Similar to school records is participation in school activities. The IPTG stipulates the following:
Section (D)(2) School Activities. Each parent shall promptly notify the other parent of all school activities. A parent shall not interfere with the right of the other parent to communicate directly with school personnel concerning a child’s school activities. The parent exercising parenting time shall be responsible to transport the child to school related activities.
Again, this is a lucid statement. The Commentary provides additional clarity:
The opportunity for a child to attend a school function should not be denied solely because a parent is not able to attend the function. In such instance, the child should be permitted to attend the function with the available parent. Scheduled parenting time should not be used as an excuse to deny the child’s participation in school related activities, including practices and rehearsals.
This responsibility goes both ways. The NCP should not deny the child the opportunity to participate in a school function and may be forced to relinquish some parenting time to allow the custodial parent to facilitate the child's participation. Equally, the custodial parent may need to offer to the NCP the opportunity to facilitate the child's participation.
Sometimes the complaint to me has played out in a manner like this: I went on-line and found out that my son is going to the museum and parent chaperones are needed, that his grades in three classes went down and that parent/teacher conferences are now being scheduled. His mother told me about none of this. Doesn't that violate the IPTG? I want to have her found in contempt. This ludicrous scenario is usually the result of an insatiable desire for retribution brought on by resentment towards the other parent. Something the child doesn't need to be brought into.
The scenario is not lost on judges, practitioners nor the Domestic Relations Committee that is currently revising the IPTG. So, I direct you to the introduction to the section about the exchange of information:
A child may suffer inconvenience, embarrassment, and physical or emotional harm when parents fail to actively obtain and share information. Parents should take the initiative to obtain information about their child from the various providers of services.
Here the writers have stipulated as to why “parents” need to “actively obtain and share information” about their child's school records, activities and other activities.

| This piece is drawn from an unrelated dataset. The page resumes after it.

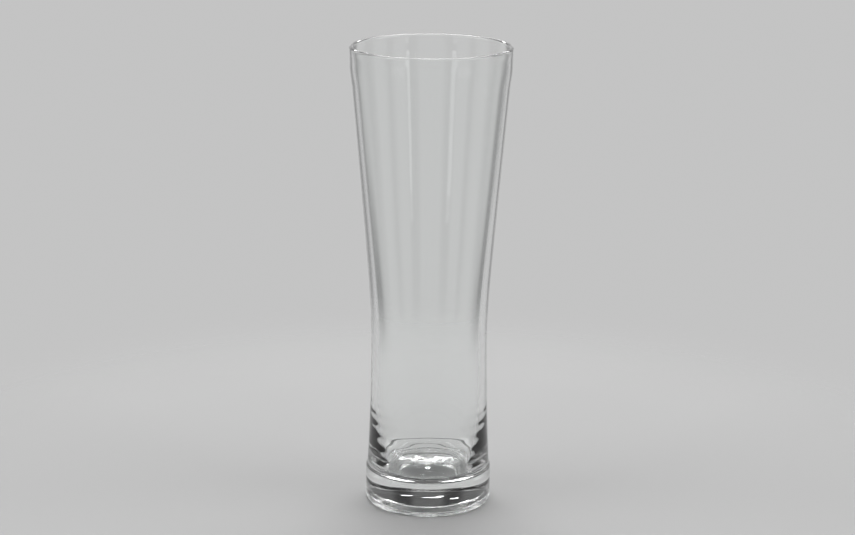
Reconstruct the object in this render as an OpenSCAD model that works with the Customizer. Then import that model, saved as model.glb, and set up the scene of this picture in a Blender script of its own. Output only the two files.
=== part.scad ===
// Tall pilsner glass: a thin flared bowl whose heavy round bottom is fused into a pressed foot.
// Millimetres. The axis is Z, and the table is the plane Z = 0.

/* [Overall] */
// Height from the table to the top of the rim
glass_h = 235; // [190:1:290]
// Outer diameter across the rim
rim_d = 80.8; // [74:0.2:90]
// Outer diameter at the waist, the narrowest place of the bowl
waist_d = 58.7; // [54:0.1:61.6]
// Height of the waist above the table
waist_z = 86; // [60:1:120]
// Outer diameter of the bowl just above the foot
neck_d = 62.4; // [60:0.2:68]

/* [Bowl wall] */
// Thickness of the wall just under the rim
lip_t = 2.05; // [1.6:0.05:2.6]
// Thickness that the wall would have above the foot without its thickened base
neck_t = 4.5; // [3.5:0.1:6]
// Extra thickness at the base of the wall, which fades out upwards
base_t = 3.8; // [2:0.1:5]
// Height above the table where the extra thickness has faded out
base_z = 52; // [40:1:70]
// Length over which the waist turns gently into the flare
flare_ease = 2; // [0.5:0.1:8]
// Height of the upright lip, with its bead
lip_h = 7; // [4:0.5:20]
// Height over which the flare turns upright into the lip
lip_turn = 13.5; // [6:0.5:25]
// Thickness of the fire-polished bead at the rim
bead_d = 2.3; // [1.8:0.05:3]
// How far the bead stands out past the lip
bead_proud = 0.12; // [0:0.01:0.3]

/* [Bowl bottom] */
// Height of the inner floor above the table, at the centre
floor_z = 12.6; // [12:0.1:15]
// Depth of the rounded bottom of the cavity, from wall to floor
cup_h = 7.9; // [6:0.1:12]
// How square the rounded bottom is: 2 is an ellipse, more is squarer
cup_power = 2.2; // [2:0.1:3.5]
// Number of fine chill rings on the rounded bottom
chill_rings = 3; // [0:1:4]
// Diameter of the outermost chill ring
chill_ring_d = 44.6; // [42:0.2:46]
// Spacing of the chill rings along the radius
chill_ring_pitch = 1.9; // [1.5:0.1:2.2]
// Width of one chill ring
chill_ring_w = 1.1; // [0.8:0.1:1.5]
// Height of the chill rings
chill_ring_h = 0.12; // [0:0.02:0.2]
// Diameter of the small pip at the centre of the floor
pip_d = 5; // [3:0.5:7]
// Height of the pip
pip_h = 0.6; // [0.2:0.1:1.2]

/* [Foot] */
// Height of the foot above the table, at the seam with the bowl
foot_h = 19.2; // [18:0.2:26]
// How far the foot's side stands out past the bowl
step_w = 0.7; // [0.4:0.05:2]
// Height of the soft round shoulder under the seam
shoulder_h = 1.4; // [1:0.1:3]
// Radius of the rounded heel at the table
heel_r = 2.6; // [1:0.1:4]
// Width of the flat ring that the glass stands on
bearing_w = 9.4; // [3:0.1:12]
// Height of the punt, the hollow under the foot, at its rim
punt_h = 2.7; // [1:0.1:4]
// Width of the curved side of the punt
punt_side_w = 1.4; // [0.8:0.1:6]
// Extra rise of the punt towards its centre
punt_dome_h = 0.5; // [0:0.1:2]

/* [Fused seat] */
// Height of the bottom of the seat above the table
seat_z = 8.5; // [7.5:0.1:10]
// Width of the flat ledge that carries the bowl's wall
ledge_w = 3.4; // [2:0.1:4.5]
// How much the seat narrows on each side from top to bottom
seat_taper = 5; // [2:0.1:8]
// Width of the small fillet where the bowl flows onto the foot
seam_fillet_w = 0.35; // [0.1:0.05:0.35]
// Height of that fillet
seam_fillet_h = 1.4; // [0.8:0.1:3]

/* [Hidden] */
$fn = 180;

rim_r = rim_d / 2;
waist_r = waist_d / 2;
neck_r = neck_d / 2;
bead_r = bead_d / 2;
foot_r = neck_r + step_w;

// The outer wall starts on top of the seam fillet and ends at the middle of the bead
neck_z = foot_h + seam_fillet_h;
bead_z = glass_h - bead_r;
lip_r = rim_r - bead_proud;
lip_low_z = glass_h - lip_h;
turn_low_z = lip_low_z - lip_turn;

// Seam and seat radii
seam_r = neck_r + seam_fillet_w;
seat_top_r = neck_r - ledge_w;
seat_low_r = seat_top_r - seat_taper;

// Bearing ring and punt radii
bearing_r = foot_r - heel_r;
punt_r = bearing_r - bearing_w;
punt_roof_r = punt_r - punt_side_w;

// The cavity's rounded bottom ends where the inner wall starts
cup_z = floor_z + cup_h;
chill_ring_r = chill_ring_d / 2;

// Numbers of steps along the curves of the outlines
wall_steps = 56;
cup_steps = 110;
arc_steps = 12;

// Slope of the flare, so that it meets the lip radius at the foot of the lip
flare_rise = lip_r - waist_r + flare_ease;
flare_slope = sqrt(flare_rise ^ 2 - flare_ease ^ 2) / (lip_low_z - waist_z);

// Goes smoothly from 0 to 1 while t goes from 0 to 1
function ease(t) = let (u = min(1, max(0, t))) u * u * (3 - 2 * u);

// Radius of the waist and the straight flare above it, a hyperbola
function flare_r(z) = waist_r - flare_ease + sqrt(flare_ease ^ 2 + (flare_slope * (z - waist_z)) ^ 2);

// Radius below the waist, a shallow parabola down to the neck
function neck_curve_r(z) = waist_r + (neck_r - waist_r) * ((waist_z - z) / (waist_z - neck_z)) ^ 2;

// Radius of the outer wall at height z, with the lip turned upright
function wall_r(z) =
    let (r = z < waist_z ? neck_curve_r(z) : flare_r(z))
    r + (lip_r - r) * ease((z - turn_low_z) / lip_turn);

// Thickness of the wall at height z: thin at the lip, heavier downwards, heaviest at its base
function wall_t(z) =
    lip_t + (neck_t - lip_t) * (1 - (z - foot_h) / (glass_h - foot_h)) ^ 2
    + base_t * (max(0, base_z - z) / (base_z - foot_h)) ^ 2;

// Height of the chill rings and of the pip at radius r
function ring_rise(r) =
    let (i = round((chill_ring_r - r) / chill_ring_pitch))
    let (away = abs(r - chill_ring_r + i * chill_ring_pitch))
    i >= 0 && i < chill_rings ? chill_ring_h * (1 - ease(2 * away / chill_ring_w)) : 0;
function pip_rise(r) = pip_h * (1 - ease(2 * r / pip_d));

// Quarter of an ellipse from the angle from_a to the angle to_a round centre c
function arc(c, rx, rz, from_a, to_a, steps) =
    [for (i = [0 : steps]) let (a = from_a + (to_a - from_a) * i / steps) c + [rx * cos(a), rz * sin(a)]];

// Concave fillet where the bowl's outer wall flows out onto the foot, a parabola from the seam upwards
function seam_fillet() =
    [for (i = [0 : arc_steps])
        let (u = i / arc_steps)
        [neck_r + seam_fillet_w * (1 - u) ^ 2, foot_h + seam_fillet_h * u]];

// Convex shoulder of the foot, a parabola up to the seam, so that the step is one soft S
function shoulder() =
    [for (i = [0 : arc_steps])
        let (u = i / arc_steps)
        [foot_r - (foot_r - seam_r) * u ^ 2, foot_h - shoulder_h * (1 - u)]];

// Outer wall from above the fillet to below the bead
function outer_wall() =
    [for (i = [1 : wall_steps]) let (z = neck_z + (bead_z - bead_r - neck_z) * i / wall_steps) [wall_r(z), z]];

// Rounded rim, from outside over the top to inside
function rim_bead() = arc([rim_r - bead_r, bead_z], bead_r, bead_r, 0, 180, 2 * arc_steps);

// Inner wall from below the bead down to the rounded bottom
function inner_wall() =
    [for (i = [0 : wall_steps])
        let (z = bead_z - bead_r + (cup_z - bead_z + bead_r) * i / wall_steps)
        [wall_r(z) - wall_t(z), z]];

// Rounded bottom of the cavity from the wall to the centre of the floor
cup_r = wall_r(cup_z) - wall_t(cup_z);
function cup() =
    [for (i = [1 : cup_steps])
        let (a = 90 * i / cup_steps, r = cup_r * cos(a) ^ (2 / cup_power))
        [r, cup_z - cup_h * sin(a) ^ (2 / cup_power) + ring_rise(r) + pip_rise(r)]];

// Outline of the bowl, from the middle of its underside round the outside and back inside
function bowl_outline() = concat(
    [[0, seat_z], [seat_low_r, seat_z], [seat_top_r, foot_h]],
    seam_fillet(), outer_wall(), rim_bead(), inner_wall(), cup());

// Outline of the foot, from the middle of the punt round the heel and up to the seat
function foot_outline() = concat(
    [for (i = [0 : arc_steps])
        let (r = punt_roof_r * i / arc_steps)
        [r, punt_h + punt_dome_h * (1 - (r / punt_roof_r) ^ 2)]],
    [for (i = [1 : arc_steps])
        let (u = i / arc_steps)
        [punt_roof_r + punt_side_w * u, punt_h * (1 - ease(u))]],
    arc([bearing_r, heel_r], heel_r, heel_r, -90, 0, arc_steps),
    shoulder(),
    [[seat_top_r, foot_h], [seat_low_r, seat_z], [0, seat_z]]);

// Flared blown bowl with its heavy bottom
module bowl() {
    color([0.86, 0.91, 0.92, 0.45])
        rotate_extrude()
            polygon(bowl_outline());
}

// Heavy pressed foot with heel, bearing ring and punt
module foot() {
    color([0.74, 0.82, 0.85, 0.6])
        rotate_extrude()
            polygon(foot_outline());
}

bowl();
foot();
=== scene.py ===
import math

import bpy
import numpy as np
from mathutils import Matrix, Vector


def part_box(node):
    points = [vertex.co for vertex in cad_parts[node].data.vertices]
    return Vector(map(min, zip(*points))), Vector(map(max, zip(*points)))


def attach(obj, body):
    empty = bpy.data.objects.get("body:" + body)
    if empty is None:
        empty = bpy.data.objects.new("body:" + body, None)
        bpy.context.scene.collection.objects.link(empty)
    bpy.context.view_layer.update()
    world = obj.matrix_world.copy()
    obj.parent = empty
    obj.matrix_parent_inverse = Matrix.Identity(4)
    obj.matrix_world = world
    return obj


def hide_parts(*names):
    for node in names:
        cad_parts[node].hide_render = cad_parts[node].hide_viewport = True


# A clear pilsner glass in a pale studio: a blown bowl and a pressed foot, each one lathed mesh
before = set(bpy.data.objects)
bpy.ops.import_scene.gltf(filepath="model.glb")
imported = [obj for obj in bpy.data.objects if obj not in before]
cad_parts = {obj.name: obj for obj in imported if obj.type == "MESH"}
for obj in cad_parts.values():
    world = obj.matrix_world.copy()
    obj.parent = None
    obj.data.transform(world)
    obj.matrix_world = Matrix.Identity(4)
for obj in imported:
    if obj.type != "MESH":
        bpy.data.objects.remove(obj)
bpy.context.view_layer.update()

MM = 0.001

# Sizes that the frame gives
bowl_low, bowl_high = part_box("bowl")
foot_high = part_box("foot")[1]
GLASS_H = bowl_high[2]
RIM_R = bowl_high[0]
SEAT_Z = bowl_low[2]
FOOT_H = foot_high[2]
FOOT_R = foot_high[0]

# Wall of the bowl
WAIST_R = 29.35 * MM
WAIST_Z = 86 * MM
STEP_W = 0.7 * MM
NECK_R = FOOT_R - STEP_W
LIP_T = 2.05 * MM
NECK_T = 4.5 * MM
BASE_T = 3.8 * MM
BASE_Z = 52 * MM
FLARE_EASE = 2 * MM
LIP_H = 7 * MM
LIP_TURN = 13.5 * MM
BEAD_R = 1.15 * MM
BEAD_PROUD = 0.12 * MM

# Bottom of the cavity
FLOOR_Z = 12.6 * MM
CUP_H = 7.9 * MM
CUP_POWER = 2.2
PIP_R = 2.5 * MM
PIP_H = 0.6 * MM
CHILL_R = 21.5 * MM
CHILL_PITCH = 1.5 * MM
CHILL_W = 1.4 * MM
CHILL_H = 0.2 * MM
CHILL_COUNT = 3

# Seam, seat, shoulder, heel and punt
SEAM_FILLET_W = 0.35 * MM
SEAM_FILLET_H = 1.4 * MM
LEDGE_W = 3.4 * MM
SEAT_TAPER = 5 * MM
SHOULDER_H = 1.4 * MM
HEEL_R = 2.6 * MM
BEARING_W = 9.4 * MM
PUNT_H = 2.7 * MM
PUNT_SIDE_W = 1.4 * MM
PUNT_DOME_H = 0.5 * MM

# Values worked out from the sizes above
SEAM_R = NECK_R + SEAM_FILLET_W
NECK_Z = FOOT_H + SEAM_FILLET_H
SEAT_TOP_R = NECK_R - LEDGE_W
SEAT_LOW_R = SEAT_TOP_R - SEAT_TAPER
BEAD_Z = GLASS_H - BEAD_R
LIP_R = RIM_R - BEAD_PROUD
LIP_LOW_Z = GLASS_H - LIP_H
CUP_Z = FLOOR_Z + CUP_H
BEARING_R = FOOT_R - HEEL_R
PUNT_R = BEARING_R - BEARING_W
PUNT_ROOF_R = PUNT_R - PUNT_SIDE_W
FLARE_RISE = LIP_R - WAIST_R + FLARE_EASE
FLARE_SLOPE = math.sqrt(FLARE_RISE ** 2 - FLARE_EASE ** 2) / (LIP_LOW_Z - WAIST_Z)

# Settle waves inside the lower wall: their top end, the height over which they fade and their depth
WAVE_Z = 62 * MM
WAVE_FADE = 20 * MM
WAVE_DEPTH = 0.03 * MM

# Crests of the waves: height of the top one, spacing there and how much each spacing outgrows the last
CREST_Z = 54.9 * MM
CREST_PITCH = 4.05 * MM
CREST_GROWTH = 0.6 * MM

# Flutes up the inside of the wall: depth, number round the glass, phase and twist per metre
FLUTES = [
    (0.018 * MM, 7, 0.5, 0),
    (0.012 * MM, 12, 2, 6),
    (0.007 * MM, 23, 1, 0),
]

# Depth of the unevenness of the bowl's outside and of the cavity's floor
OUTER_DEPTH = 0.01 * MM
SWIRL_DEPTH = 0.04 * MM

# Stipple on the bearing ring and on the side of the punt: height, width of a row and dots in a row
RING_STIPPLE_H = 0.16 * MM
RING_STIPPLE_ROW = 1.2 * MM
RING_STIPPLE_DOTS = 130
SIDE_STIPPLE_H = 0.1 * MM
SIDE_STIPPLE_ROW = 0.9 * MM
SIDE_STIPPLE_DOTS = 110

# Radius inside which the chill mark lies on the punt's roof
MARK_R = 11 * MM

# Wrinkles of the mark, in mm and radians: middle x and y, lean, half length, half width and height
WRINKLES = [
    (-5.5, 6.0, 0.1, 5.0, 0.75, 0.075),
    (1.0, 2.5, -0.06, 6.5, 0.75, 0.068),
    (3.5, 5.0, 0.35, 3.0, 0.75, 0.078),
    (9.0, -0.5, 0.3, 2.5, 0.75, 0.057),
]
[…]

The irony of the parent seeking contempt for not receiving information received won't be lost on a judicial officer and may result not only in not getting the desired result of a contempt citation but a stern lecture from the bench about parental responsibility and additionally the possibility of having attorney fees assessed against the parent bringing the contempt action.
The DRC has proposed changing some of the language in the IPTG relating to the exchange of information to reflect the expanding technological capabilities of schools and community organizations and to also promote greater involvement with the schools and the child's activities by both parents.
The proposed language will seek to encompass the following concepts; that each parent is responsible to establish direct relationship with school; that each parent should obtain school information on their own without depending on the other parent; and that the parent with knowledge of the event should promptly inform the other parent of the date, time and place of the event. It is their belief that if a parent feels that doing this is such an onus then that parent isn't really servile enough to the children to be acting in their best interest.
To resolve an additional complaint that the child's school registration is devoid of any mention of the NCP in an effort to alienate that parent from the child or school the DRC has proposed adding this requirement:
The noncustodial parent shall be listed as an emergency contact unless there are special circumstances concerning child endangerment.
As I tell most of these parents who bring this type of complaint about communication to me their focus should be on the child. They apparently discovered the necessary information on their own. Do they feel it is necessary to condescend the other parent or can they rise above, take the initiative, be the bigger person, be the proactive parent who takes the initiative with the school and their child's needs?
It is going to happen whether they can. It is not an onerous task to get involved with their child's school unless that school is intentionally circumscribing itself from you. It is the responsible thing to do for all parents to do and the sagacious have already done.